Ronald A. Riley received his B.S. degree in geology in 1975 from Miami University, Ohio, and his M.S. in geology from Bowling Green State University, Ohio, in 1979. He worked as an exploration geologist for Texaco, Inc. from 1980 to 1985 in Tulsa, Oklahoma, and Denver, Colorado. From 1985 to the present, Riley has been in the petroleum geology group with the Ohio Division of Geological Survey, where his research projects include stratigraphic studies and reservoir characterization of the Cambrian-Ordovician Knox Group, the Silurian Clinton sandstone, the Devonian shales, and the Upper Mississippian and Lower Pennsylvanian sandstones.

John Wicks is exploration geoscientist at Red Bird Producing Company in Wooster, Ohio. One of his responsibilities is developing company assets in the South Canaan pool. He received B.A. and M.S degrees in geology from the University of Toledo, Ohio, and has been a petroleum geoscientist for more than 20 years. He has worked offshore Gulf of Mexico with both Cities Service Corporation and the Standard Oil Company (Ohio). Prior to joining Red Bird in 1993, John was an exploration geologist for BP Exploration working North Alaska.

John Thomas is a senior geologist with the Belden and Blake Corporation, where his work is primarily focused on exploratory gas plays in the Appalachian basin. John received a B.S. degree in geology from Muskingum College, Ohio, in 1982 and an M.S. degree in geology from Kent State University, Ohio, in 1985. His main research interests are the development of depositional and structural models for the Knox sandstones and dolomites.


We thank Merrianne Hackathorn, Dennis Hull, and Larry Wickstrom for their helpful reviews, and Lisa VanDoren and Ed Kuehnle for assisting in figure preparation. We thank the Belden and Blake Corporation and Red Bird Producing Company for sharing their insight on these fields, and the Dart Oil and Gas Corporation and Bill Arnholt for allowing the use of a seismic line.


The Knox Dolomite (Cambrian-Ordovician) in Ohio consists of a mixed carbonate-siliciclastic sequence deposited in a tidal-flat to shallow-marine environment along a broad continental shelf. Knox hydrocarbon production occurs in porous sandstone and dolomite reservoirs in the Copper Ridge dolomite, Rose Run sandstone, and Beekmantown dolomite.
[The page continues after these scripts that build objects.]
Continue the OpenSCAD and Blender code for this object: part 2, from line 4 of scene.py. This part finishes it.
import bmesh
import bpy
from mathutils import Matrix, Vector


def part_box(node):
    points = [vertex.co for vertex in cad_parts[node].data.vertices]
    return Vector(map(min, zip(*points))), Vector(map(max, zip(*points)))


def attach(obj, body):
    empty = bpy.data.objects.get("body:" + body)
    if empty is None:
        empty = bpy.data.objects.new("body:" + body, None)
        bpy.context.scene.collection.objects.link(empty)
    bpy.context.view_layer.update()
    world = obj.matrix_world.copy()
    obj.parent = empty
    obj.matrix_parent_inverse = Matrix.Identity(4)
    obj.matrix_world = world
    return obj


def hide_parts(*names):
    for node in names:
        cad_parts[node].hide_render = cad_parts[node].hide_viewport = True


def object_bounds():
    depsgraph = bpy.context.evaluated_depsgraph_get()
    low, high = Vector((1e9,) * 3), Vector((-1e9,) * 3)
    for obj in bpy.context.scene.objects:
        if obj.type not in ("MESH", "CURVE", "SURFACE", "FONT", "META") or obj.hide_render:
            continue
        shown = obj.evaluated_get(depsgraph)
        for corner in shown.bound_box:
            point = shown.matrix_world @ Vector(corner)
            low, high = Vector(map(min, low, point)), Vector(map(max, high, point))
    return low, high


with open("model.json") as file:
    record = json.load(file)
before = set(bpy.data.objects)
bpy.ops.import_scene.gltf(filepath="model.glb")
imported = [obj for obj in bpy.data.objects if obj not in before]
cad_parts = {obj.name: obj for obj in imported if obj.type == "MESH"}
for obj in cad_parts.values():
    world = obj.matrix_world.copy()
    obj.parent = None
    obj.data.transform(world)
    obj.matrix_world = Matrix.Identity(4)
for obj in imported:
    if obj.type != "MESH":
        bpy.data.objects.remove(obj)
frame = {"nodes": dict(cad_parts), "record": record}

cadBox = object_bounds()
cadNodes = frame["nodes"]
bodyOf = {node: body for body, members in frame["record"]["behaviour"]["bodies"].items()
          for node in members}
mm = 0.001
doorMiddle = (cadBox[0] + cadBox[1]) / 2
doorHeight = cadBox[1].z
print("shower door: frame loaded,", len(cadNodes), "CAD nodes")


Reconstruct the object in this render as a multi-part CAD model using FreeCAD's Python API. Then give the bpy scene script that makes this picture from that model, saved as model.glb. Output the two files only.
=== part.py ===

In Ohio, historical Knox exploration and development have been focused on paleogeomorphic traps within the prolific Morrow Consolidated field, and more recently, within and adjacent to the Rose Run subcrop. Although these paleogeomorphic traps have yielded significant Knox production, structural and stratigraphic traps are being largely ignored. Three Knox-producing pools demonstrate structural and stratigraphic traps: the Birmingham-Erie pool in southeastern Erie and southwestern Lorain counties, the South Canaan pool in northern Wayne County, and the East Randolph pool in south-central Portage County. Enhanced porosity and permeability from fractures, as evident in the East Randolph pool, are also an underexplored mechanism for Knox hydrocarbon accumulation. An estimated 800 bcf of gas from undiscovered Knox resources makes the Knox one of the most attractive plays in the Appalachian basin.